[Start TASK MATERIAL]

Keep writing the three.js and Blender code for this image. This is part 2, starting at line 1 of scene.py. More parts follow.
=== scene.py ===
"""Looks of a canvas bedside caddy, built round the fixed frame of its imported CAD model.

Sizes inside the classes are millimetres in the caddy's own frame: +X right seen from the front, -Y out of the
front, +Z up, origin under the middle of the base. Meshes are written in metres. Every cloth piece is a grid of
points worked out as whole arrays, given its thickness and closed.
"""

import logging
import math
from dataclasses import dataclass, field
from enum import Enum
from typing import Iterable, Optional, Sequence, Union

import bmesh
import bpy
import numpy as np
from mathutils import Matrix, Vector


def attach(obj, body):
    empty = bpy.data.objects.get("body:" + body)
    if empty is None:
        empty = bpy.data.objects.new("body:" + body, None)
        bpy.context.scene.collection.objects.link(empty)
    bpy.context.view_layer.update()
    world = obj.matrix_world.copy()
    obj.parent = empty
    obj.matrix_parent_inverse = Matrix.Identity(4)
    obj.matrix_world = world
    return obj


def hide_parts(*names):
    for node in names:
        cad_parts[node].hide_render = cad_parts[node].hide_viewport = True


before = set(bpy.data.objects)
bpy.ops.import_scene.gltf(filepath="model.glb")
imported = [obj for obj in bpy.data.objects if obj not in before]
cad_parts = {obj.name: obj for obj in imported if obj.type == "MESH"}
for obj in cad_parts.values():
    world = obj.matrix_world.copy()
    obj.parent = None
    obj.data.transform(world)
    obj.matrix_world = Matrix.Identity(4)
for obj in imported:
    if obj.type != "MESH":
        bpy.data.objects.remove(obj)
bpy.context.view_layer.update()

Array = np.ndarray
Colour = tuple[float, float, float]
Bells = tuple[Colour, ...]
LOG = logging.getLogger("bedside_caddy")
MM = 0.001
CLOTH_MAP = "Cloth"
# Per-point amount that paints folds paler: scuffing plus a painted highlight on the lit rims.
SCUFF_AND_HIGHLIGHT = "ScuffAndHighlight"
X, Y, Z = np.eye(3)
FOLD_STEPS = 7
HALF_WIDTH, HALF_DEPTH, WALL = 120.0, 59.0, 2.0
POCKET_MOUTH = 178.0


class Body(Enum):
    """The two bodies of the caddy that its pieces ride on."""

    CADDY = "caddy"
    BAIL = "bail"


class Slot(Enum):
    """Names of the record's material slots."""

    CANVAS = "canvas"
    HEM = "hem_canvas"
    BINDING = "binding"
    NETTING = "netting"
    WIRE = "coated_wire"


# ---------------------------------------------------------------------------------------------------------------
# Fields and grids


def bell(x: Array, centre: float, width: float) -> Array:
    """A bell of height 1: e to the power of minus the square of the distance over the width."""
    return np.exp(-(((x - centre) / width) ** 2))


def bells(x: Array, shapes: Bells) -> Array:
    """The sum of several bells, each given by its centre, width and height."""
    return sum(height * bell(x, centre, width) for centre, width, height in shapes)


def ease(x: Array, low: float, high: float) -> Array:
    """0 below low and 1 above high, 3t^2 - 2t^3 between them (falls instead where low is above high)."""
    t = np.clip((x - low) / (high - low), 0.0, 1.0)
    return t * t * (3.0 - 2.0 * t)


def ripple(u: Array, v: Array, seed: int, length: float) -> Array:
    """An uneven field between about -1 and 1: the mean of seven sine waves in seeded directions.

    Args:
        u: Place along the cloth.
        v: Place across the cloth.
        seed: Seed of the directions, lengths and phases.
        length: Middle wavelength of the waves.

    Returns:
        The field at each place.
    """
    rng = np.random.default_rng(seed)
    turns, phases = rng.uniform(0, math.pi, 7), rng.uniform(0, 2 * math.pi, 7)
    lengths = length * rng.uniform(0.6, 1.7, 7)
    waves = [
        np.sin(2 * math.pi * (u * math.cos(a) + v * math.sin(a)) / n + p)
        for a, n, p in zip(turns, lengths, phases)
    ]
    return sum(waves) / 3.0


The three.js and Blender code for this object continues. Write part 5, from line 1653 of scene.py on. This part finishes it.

[End TASK MATERIAL]

AIM
Write out the entries in full, exactly as given.

SOLUTION FOR THIS PROBLEM
Keep writing the three.js and Blender code for this image. This is part 2, starting at line 1 of scene.py. More parts follow.
=== scene.py ===
"""Looks of a canvas bedside caddy, built round the fixed frame of its imported CAD model.

Sizes inside the classes are millimetres in the caddy's own frame: +X right seen from the front, -Y out of the
front, +Z up, origin under the middle of the base. Meshes are written in metres. Every cloth piece is a grid of
points worked out as whole arrays, given its thickness and closed.
"""

import logging
import math
from dataclasses import dataclass, field
from enum import Enum
from typing import Iterable, Optional, Sequence, Union

import bmesh
import bpy
import numpy as np
from mathutils import Matrix, Vector


def attach(obj, body):
    empty = bpy.data.objects.get("body:" + body)
    if empty is None:
        empty = bpy.data.objects.new("body:" + body, None)
        bpy.context.scene.collection.objects.link(empty)
    bpy.context.view_layer.update()
    world = obj.matrix_world.copy()
    obj.parent = empty
    obj.matrix_parent_inverse = Matrix.Identity(4)
    obj.matrix_world = world
    return obj


def hide_parts(*names):
    for node in names:
        cad_parts[node].hide_render = cad_parts[node].hide_viewport = True


before = set(bpy.data.objects)
bpy.ops.import_scene.gltf(filepath="model.glb")
imported = [obj for obj in bpy.data.objects if obj not in before]
cad_parts = {obj.name: obj for obj in imported if obj.type == "MESH"}
for obj in cad_parts.values():
    world = obj.matrix_world.copy()
    obj.parent = None
    obj.data.transform(world)
    obj.matrix_world = Matrix.Identity(4)
for obj in imported:
    if obj.type != "MESH":
        bpy.data.objects.remove(obj)
bpy.context.view_layer.update()

Array = np.ndarray
Colour = tuple[float, float, float]
Bells = tuple[Colour, ...]
LOG = logging.getLogger("bedside_caddy")
MM = 0.001
CLOTH_MAP = "Cloth"
# Per-point amount that paints folds paler: scuffing plus a painted highlight on the lit rims.
SCUFF_AND_HIGHLIGHT = "ScuffAndHighlight"
X, Y, Z = np.eye(3)
FOLD_STEPS = 7
HALF_WIDTH, HALF_DEPTH, WALL = 120.0, 59.0, 2.0
POCKET_MOUTH = 178.0


class Body(Enum):
    """The two bodies of the caddy that its pieces ride on."""

    CADDY = "caddy"
    BAIL = "bail"


class Slot(Enum):
    """Names of the record's material slots."""

    CANVAS = "canvas"
    HEM = "hem_canvas"
    BINDING = "binding"
    NETTING = "netting"
    WIRE = "coated_wire"


# ---------------------------------------------------------------------------------------------------------------
# Fields and grids


def bell(x: Array, centre: float, width: float) -> Array:
    """A bell of height 1: e to the power of minus the square of the distance over the width."""
    return np.exp(-(((x - centre) / width) ** 2))


def bells(x: Array, shapes: Bells) -> Array:
    """The sum of several bells, each given by its centre, width and height."""
    return sum(height * bell(x, centre, width) for centre, width, height in shapes)


def ease(x: Array, low: float, high: float) -> Array:
    """0 below low and 1 above high, 3t^2 - 2t^3 between them (falls instead where low is above high)."""
    t = np.clip((x - low) / (high - low), 0.0, 1.0)
    return t * t * (3.0 - 2.0 * t)


def ripple(u: Array, v: Array, seed: int, length: float) -> Array:
    """An uneven field between about -1 and 1: the mean of seven sine waves in seeded directions.

    Args:
        u: Place along the cloth.
        v: Place across the cloth.
        seed: Seed of the directions, lengths and phases.
        length: Middle wavelength of the waves.

    Returns:
        The field at each place.
    """
    rng = np.random.default_rng(seed)
    turns, phases = rng.uniform(0, math.pi, 7), rng.uniform(0, 2 * math.pi, 7)
    lengths = length * rng.uniform(0.6, 1.7, 7)
    waves = [
        np.sin(2 * math.pi * (u * math.cos(a) + v * math.sin(a)) / n + p)
        for a, n, p in zip(turns, lengths, phases)
    ]
    return sum(waves) / 3.0


The three.js and Blender code for this object continues. Write part 5, from line 1653 of scene.py on. This part finishes it.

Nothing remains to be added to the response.